Firstfruits as offerings to God, in the Bible, acknowledged God as the owner of all things and one who must be served first before the servants can eat after they have laboured. Imagine a servant who has worked hard on his master's field; then, at the time of harvest keeps the firstfruits for himself and brings leftovers for his master. Or think of a servant who cooks food in the master's house and eats himself of it first before serving the master. Humans who think that all their labour on earth is for themselves and all the wealth they can amass is theirs to enjoy make the same mistake.

Abel and Cain both brought offerings to God; Cain brought mere fruits of the ground, but Abel brought the firstlings and thus honored God and was accepted for his faith in God who is the rewarder. Those who consider all things as belonging to God bring all things to God and take the reward from the Master. The others are removed from His presence.
Jesus said about the rich fool: 'Fool!
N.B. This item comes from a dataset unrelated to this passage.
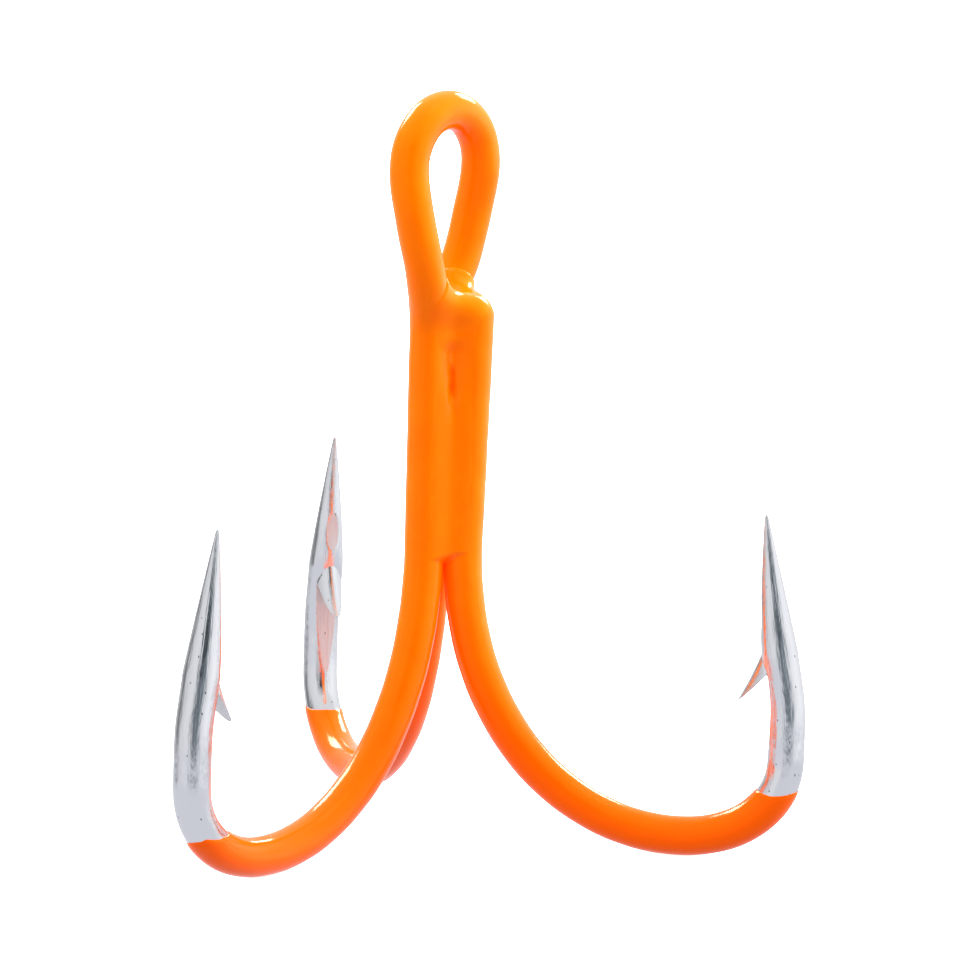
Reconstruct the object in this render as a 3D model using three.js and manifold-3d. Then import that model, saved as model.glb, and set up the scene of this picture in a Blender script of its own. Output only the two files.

This night your soul will be required of you; then whose will those things be which you have provided?' (Lk.12:20)

The very fact that God can take away one's soul and that no man can carry away with him anything from the world proves that God owns all things and so man has no firstright to anything.

According to the Law of Moses, the levites were chosen in place of the Firstborn of all Israelites, because God had redeemed them by slaying all the firstborns of Egypt.

In the NT, Christ is the Firstborn of all creation who was slain to redeem us from death and the Firstfruits of resurrection; He is the Chief Heir of all things.

The servant with one talent, in the Parable of Talents, hid the talent in the ground and brought it back as it was to his Master. The Master rebuked him for his wickedness. Obviously, this selfish and unfaithful servant had no motivation to work for his Master. But, the Master rewarded the others who were faithful and reprimanded the slothful servant. The others brought all that was the Master with all the profit back to Him.

Jesus never praised tithers. He mentioned the Pharisees as tithers who dishonored God. But, Jesus praised the widow who dropped all she had into the offering box. Jesus didn't ask the rich young man to give tithes and be blessed materially more. He advised him to sell his all and give to the poor and follow Him.

The focus is not on the tithes, but on the attitude of servanthood that looks at all labor as labor for God and brings the best to God, and after serving Him say "We are unprofitable servants. We have done what was our duty to do." (Lk.17:10)

In the OT, firstfruits and tithes were to be brought to the House of the Lord, but the edges of the field had to be left for the poor. Jesus said that the poor will be with us always and honored the woman who poured on Him the precious ointment. Offerings are to be brought to the House of the Lord. We should also remember the poor and love our neighbor as ourself. However, there is a distinction between bringing an offering to the Lord and helping the poor. They are not one and the same. If they were, Jesus would not have made the distinction. But, the first whole offering that God desires is that we offer ourselves, our bodies, as a living sacrifice (not kill ourselves but live) to God.